> _Work to be completed_
Repeat the listing in full, word for word.

* * * * * * *

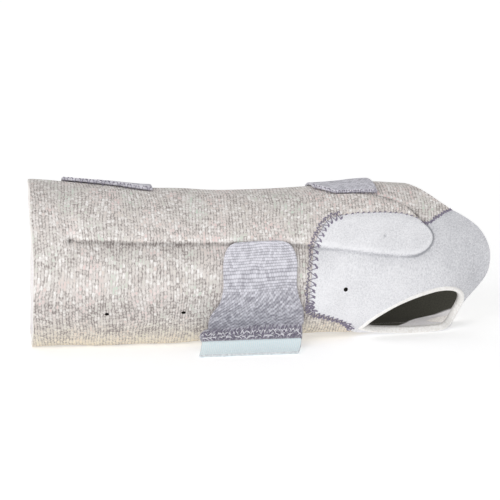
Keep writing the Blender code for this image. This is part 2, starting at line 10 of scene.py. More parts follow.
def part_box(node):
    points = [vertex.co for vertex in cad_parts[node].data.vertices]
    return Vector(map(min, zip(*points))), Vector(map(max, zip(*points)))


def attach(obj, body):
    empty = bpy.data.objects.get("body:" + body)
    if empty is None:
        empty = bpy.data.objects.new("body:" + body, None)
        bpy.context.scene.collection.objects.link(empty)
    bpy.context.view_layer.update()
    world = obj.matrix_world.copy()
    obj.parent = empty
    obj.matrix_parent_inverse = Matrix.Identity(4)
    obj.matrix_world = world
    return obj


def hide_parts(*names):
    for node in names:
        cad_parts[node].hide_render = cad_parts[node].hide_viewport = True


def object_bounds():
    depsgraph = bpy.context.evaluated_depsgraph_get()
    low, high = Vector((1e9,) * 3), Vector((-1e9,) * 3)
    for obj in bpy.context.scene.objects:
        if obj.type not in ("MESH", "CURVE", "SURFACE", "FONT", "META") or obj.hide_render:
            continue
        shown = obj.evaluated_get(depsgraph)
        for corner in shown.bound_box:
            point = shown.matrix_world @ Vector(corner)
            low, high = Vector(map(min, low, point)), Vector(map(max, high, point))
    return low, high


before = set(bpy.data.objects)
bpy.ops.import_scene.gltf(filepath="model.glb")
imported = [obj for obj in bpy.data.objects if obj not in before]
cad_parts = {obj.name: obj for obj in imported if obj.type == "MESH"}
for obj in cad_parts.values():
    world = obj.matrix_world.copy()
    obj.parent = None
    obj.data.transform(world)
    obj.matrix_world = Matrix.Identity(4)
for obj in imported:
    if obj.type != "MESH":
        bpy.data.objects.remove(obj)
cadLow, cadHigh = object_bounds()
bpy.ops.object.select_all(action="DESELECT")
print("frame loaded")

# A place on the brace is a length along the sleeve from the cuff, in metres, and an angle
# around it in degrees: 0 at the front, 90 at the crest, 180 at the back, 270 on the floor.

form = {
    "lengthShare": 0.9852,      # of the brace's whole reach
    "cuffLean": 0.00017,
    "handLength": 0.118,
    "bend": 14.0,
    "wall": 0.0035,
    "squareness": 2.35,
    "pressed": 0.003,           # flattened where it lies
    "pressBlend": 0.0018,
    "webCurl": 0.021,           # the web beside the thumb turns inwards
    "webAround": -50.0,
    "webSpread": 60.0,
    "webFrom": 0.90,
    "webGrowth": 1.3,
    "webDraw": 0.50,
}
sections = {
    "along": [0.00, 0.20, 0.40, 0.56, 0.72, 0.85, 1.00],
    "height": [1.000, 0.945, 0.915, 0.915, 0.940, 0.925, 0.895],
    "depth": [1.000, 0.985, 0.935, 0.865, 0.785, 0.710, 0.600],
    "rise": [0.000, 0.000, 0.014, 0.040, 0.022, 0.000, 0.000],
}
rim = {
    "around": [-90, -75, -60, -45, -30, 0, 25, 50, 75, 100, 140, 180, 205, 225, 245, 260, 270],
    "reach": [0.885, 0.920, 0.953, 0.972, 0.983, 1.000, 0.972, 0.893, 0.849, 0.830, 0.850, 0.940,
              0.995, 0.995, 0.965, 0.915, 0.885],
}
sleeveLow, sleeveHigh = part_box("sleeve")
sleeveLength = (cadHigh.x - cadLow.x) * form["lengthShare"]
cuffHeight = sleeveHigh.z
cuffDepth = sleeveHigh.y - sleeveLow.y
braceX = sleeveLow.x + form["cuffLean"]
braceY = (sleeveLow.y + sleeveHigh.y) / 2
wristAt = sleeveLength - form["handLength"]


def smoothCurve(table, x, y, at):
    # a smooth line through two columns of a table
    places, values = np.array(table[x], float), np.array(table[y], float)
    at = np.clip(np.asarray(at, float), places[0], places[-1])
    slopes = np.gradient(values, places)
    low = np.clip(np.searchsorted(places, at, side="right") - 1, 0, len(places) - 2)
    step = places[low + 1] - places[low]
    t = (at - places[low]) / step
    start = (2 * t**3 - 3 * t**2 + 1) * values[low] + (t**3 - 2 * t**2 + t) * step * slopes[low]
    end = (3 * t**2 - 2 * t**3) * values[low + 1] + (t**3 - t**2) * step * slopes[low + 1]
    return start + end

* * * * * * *

> _Task result_
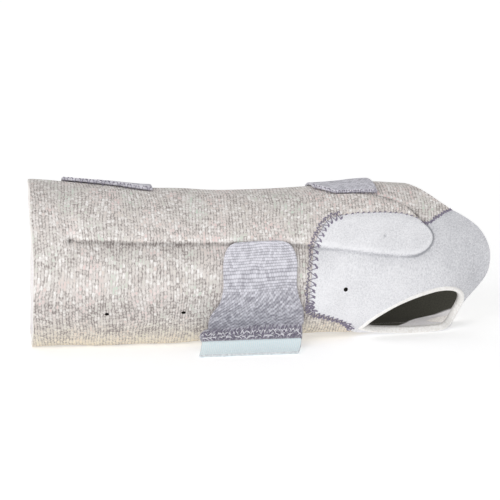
Keep writing the Blender code for this image. This is part 2, starting at line 10 of scene.py. More parts follow.
def part_box(node):
    points = [vertex.co for vertex in cad_parts[node].data.vertices]
    return Vector(map(min, zip(*points))), Vector(map(max, zip(*points)))


def attach(obj, body):
    empty = bpy.data.objects.get("body:" + body)
    if empty is None:
        empty = bpy.data.objects.new("body:" + body, None)
        bpy.context.scene.collection.objects.link(empty)
    bpy.context.view_layer.update()
    world = obj.matrix_world.copy()
    obj.parent = empty
    obj.matrix_parent_inverse = Matrix.Identity(4)
    obj.matrix_world = world
    return obj


def hide_parts(*names):
    for node in names:
        cad_parts[node].hide_render = cad_parts[node].hide_viewport = True


def object_bounds():
    depsgraph = bpy.context.evaluated_depsgraph_get()
    low, high = Vector((1e9,) * 3), Vector((-1e9,) * 3)
    for obj in bpy.context.scene.objects:
        if obj.type not in ("MESH", "CURVE", "SURFACE", "FONT", "META") or obj.hide_render:
            continue
        shown = obj.evaluated_get(depsgraph)
        for corner in shown.bound_box:
            point = shown.matrix_world @ Vector(corner)
            low, high = Vector(map(min, low, point)), Vector(map(max, high, point))
    return low, high


before = set(bpy.data.objects)
bpy.ops.import_scene.gltf(filepath="model.glb")
imported = [obj for obj in bpy.data.objects if obj not in before]
cad_parts = {obj.name: obj for obj in imported if obj.type == "MESH"}
for obj in cad_parts.values():
    world = obj.matrix_world.copy()
    obj.parent = None
    obj.data.transform(world)
    obj.matrix_world = Matrix.Identity(4)
for obj in imported:
    if obj.type != "MESH":
        bpy.data.objects.remove(obj)
cadLow, cadHigh = object_bounds()
bpy.ops.object.select_all(action="DESELECT")
print("frame loaded")

# A place on the brace is a length along the sleeve from the cuff, in metres, and an angle
# around it in degrees: 0 at the front, 90 at the crest, 180 at the back, 270 on the floor.

form = {
    "lengthShare": 0.9852,      # of the brace's whole reach
    "cuffLean": 0.00017,
    "handLength": 0.118,
    "bend": 14.0,
    "wall": 0.0035,
    "squareness": 2.35,
    "pressed": 0.003,           # flattened where it lies
    "pressBlend": 0.0018,
    "webCurl": 0.021,           # the web beside the thumb turns inwards
    "webAround": -50.0,
    "webSpread": 60.0,
    "webFrom": 0.90,
    "webGrowth": 1.3,
    "webDraw": 0.50,
}
sections = {
    "along": [0.00, 0.20, 0.40, 0.56, 0.72, 0.85, 1.00],
    "height": [1.000, 0.945, 0.915, 0.915, 0.940, 0.925, 0.895],
    "depth": [1.000, 0.985, 0.935, 0.865, 0.785, 0.710, 0.600],
    "rise": [0.000, 0.000, 0.014, 0.040, 0.022, 0.000, 0.000],
}
rim = {
    "around": [-90, -75, -60, -45, -30, 0, 25, 50, 75, 100, 140, 180, 205, 225, 245, 260, 270],
    "reach": [0.885, 0.920, 0.953, 0.972, 0.983, 1.000, 0.972, 0.893, 0.849, 0.830, 0.850, 0.940,
              0.995, 0.995, 0.965, 0.915, 0.885],
}
sleeveLow, sleeveHigh = part_box("sleeve")
sleeveLength = (cadHigh.x - cadLow.x) * form["lengthShare"]
cuffHeight = sleeveHigh.z
cuffDepth = sleeveHigh.y - sleeveLow.y
braceX = sleeveLow.x + form["cuffLean"]
braceY = (sleeveLow.y + sleeveHigh.y) / 2
wristAt = sleeveLength - form["handLength"]


def smoothCurve(table, x, y, at):
    # a smooth line through two columns of a table
    places, values = np.array(table[x], float), np.array(table[y], float)
    at = np.clip(np.asarray(at, float), places[0], places[-1])
    slopes = np.gradient(values, places)
    low = np.clip(np.searchsorted(places, at, side="right") - 1, 0, len(places) - 2)
    step = places[low + 1] - places[low]
    t = (at - places[low]) / step
    start = (2 * t**3 - 3 * t**2 + 1) * values[low] + (t**3 - 2 * t**2 + t) * step * slopes[low]
    end = (3 * t**2 - 2 * t**3) * values[low + 1] + (t**3 - t**2) * step * slopes[low + 1]
    return start + end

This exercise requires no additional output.